I try not to use language like “change,” “improve” or “transform.” They all carry energy that says I’m not good enough as I am, and that just ain’t true, darlin’.
A couple of weeks ago, I realized that I was headed into the depths, and I didn’t want to go there. I felt lousy and I didn’t think anything I did was going to make a difference. I knew precisely what I needed to do (exercise, spend time with friends), but I couldn’t force myself to do it. It all seemed too difficult. Even biking, which I adore, seemed like too much bother.
But I didn’t want to feel this lousy anymore. One day, I got on my bike/therapy couch for a quick, 15-minute ride. No biggie. A couple of days later, it didn’t seem like a huge deal to pull out the hula hoop while I was watching a movie with the family. Ten minutes and done. I didn’t try to go the personality overhaul route, and pretty soon, I was ready for a 20-minute core workout, then a longer bike ride. By Thanksgiving, a 5k seemed possible.
From there, I stocked up on Vitamin D, made a doctor’s appointment, and ate minimal sweet stuff through the Thanksgiving weekend. All of this seemed out of reach three weeks ago, but I’m so much better now. I’m living in possible.
Remember when you were magic.
If you’ve been hit with depression once, it’s likely you’ve had it before. And you survived.
I stop for a moment and take that in. I’m still here. I made it.
Next, I remember a time when I loved life and it was loving me back. I don’t compare — I just drink in that feeling of being powerful and strong and how it felt in my whole body.
I know that you can be that way again, even if it seems far away.
I’ve decided to reflect on this after building a wee bit of momentum with anything. Depression can suck all thoughts of hope away, but one tiny step forward makes the next one and another one seem much more possible.
When I can’t remember my magic moments, I reach out a friend or a family member. My older sister has gotten more than one teary phone call when I’ve asked her to tell my a funny story from when we were little.
Everyone has a collection of stellar moments. I’m learning to hold mine close.
If you’re struggling right now, you have my love.
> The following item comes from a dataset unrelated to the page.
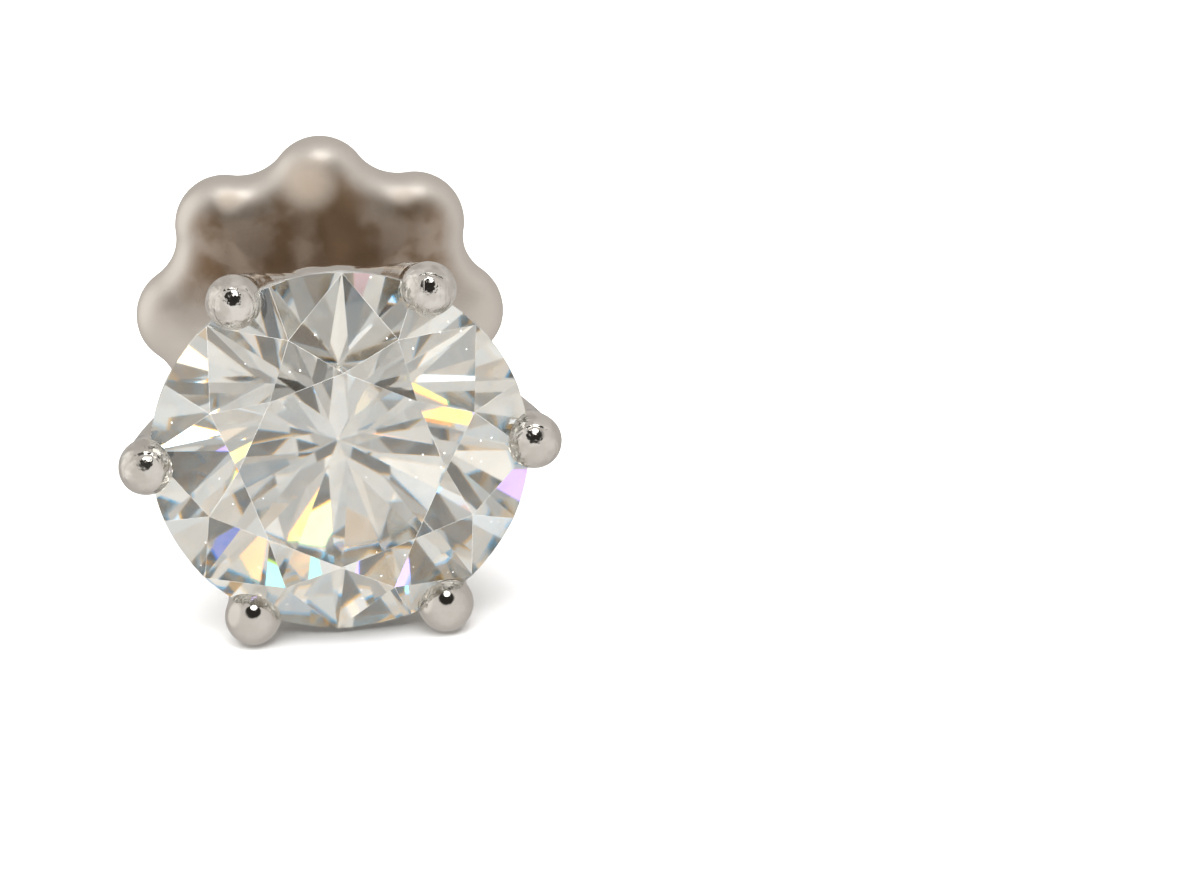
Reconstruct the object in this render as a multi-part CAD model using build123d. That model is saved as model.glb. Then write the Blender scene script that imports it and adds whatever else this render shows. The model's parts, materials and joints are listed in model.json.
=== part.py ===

It’s a complicated, frenzied time of year, and it’s easy to get pulled under buy a tidal wave of expectations, demands and drama of holidays past.
Do me a favor. Don’t disappear.
During my tangos with depression, being seen by other people who weren’t obligated to be nice to me (like husband, siblings and friends were) really mattered. I needed proof that the world was kind, simply because.
In the midst of it all, please be gentle with yourself. Even if you can’t believe it now, at least say hello to the possibility that this darkness that you perceive as a shameful flaw may be the exact opening to healing and connection that you need.
Ring the bells that still can ring
Forget your perfect offering
There is a crack in everything
That’s how the light gets in.
–from Anthem by Leonard Cohen
Now for the caveats, ipso factos, and common-sense provisos. I am not a professional in the mental health field, nor do I play one on TV. This post is not meant to take the place of professional therapy, even slightly. If the world seems dismal and hopeless, please reach out to someone you trust and get help. Soon. This darkness does not define you. You can get better.